When I bent the baguette it had a nice crackle. The crust was crisp and successful thanks to the pan of water beneath the loaves that delivered moisture in the form of steam as they baked. The inside crumb was chewy, moist and decidedly rye. The round loaf in my Dutch oven was not a thing of beauty. I had difficulty transferring the risen loaf into a blasting hot preheated dutch oven, burning myself a couple of times in the process. Bottom line…I think the starter needs to mature more and baking bread successfully and without injury, demands the right equipment. I fed a couple of tablespoons of this starter and placed the jar in the fridge until next weekend when I may try again. Now I am asking myself why I am bothering with the rye starter since I am not a great fan of rye bread.
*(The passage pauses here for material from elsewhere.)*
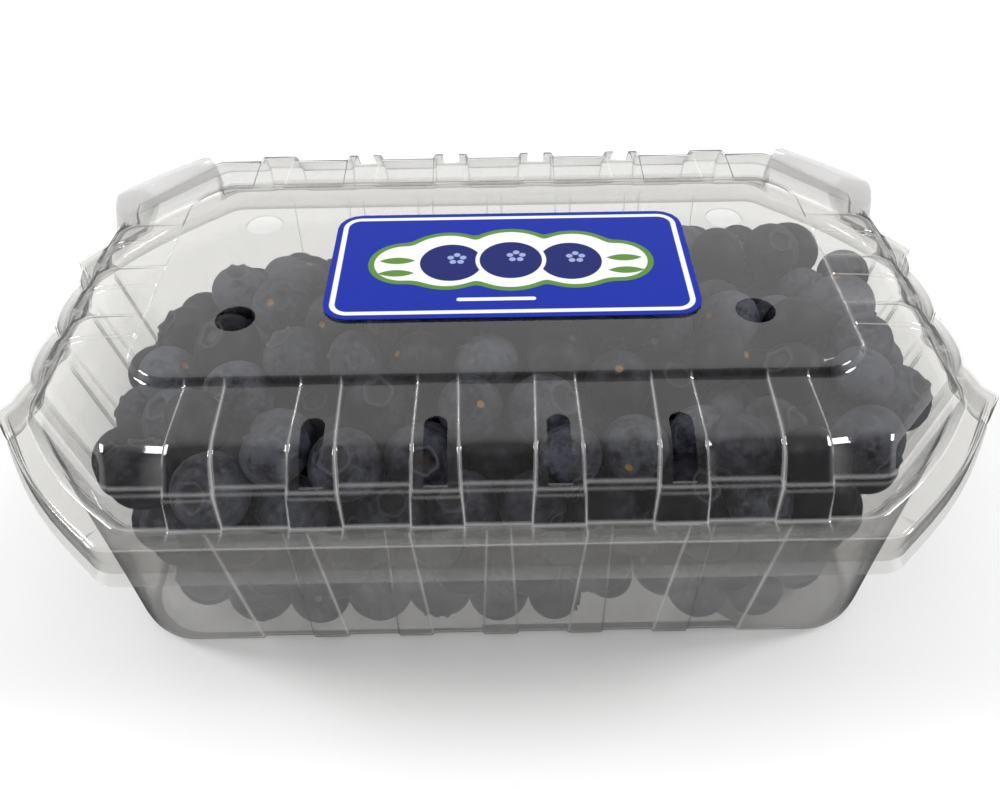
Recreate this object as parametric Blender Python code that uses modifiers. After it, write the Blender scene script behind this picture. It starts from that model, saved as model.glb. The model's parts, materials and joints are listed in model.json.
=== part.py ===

On the plus side of this very long day in the baking kitchen, I cranked out more Multi-grain Dakota bread. My original loaf of this bread met my culinary needs but the loaf was quite large. I decided to divide the dough into two loaves this time but wasn’t too happy with the end result. The boule was great, just smaller, but the second loaf I placed into the willow basket (Banneton) and when I turned it out onto the stone, it spread while baking resulting in less rise. Bread still tastes great but just not as aesthetically pleasing as the round loaf.
As I write, I have another loaf of Dakota bread rising and almost ready for the oven. Did I say how easy this loaf is to make and that it is yummy!!! Onward to pizza crust for my dinner tonight and lunch tomorrow when I head back to work.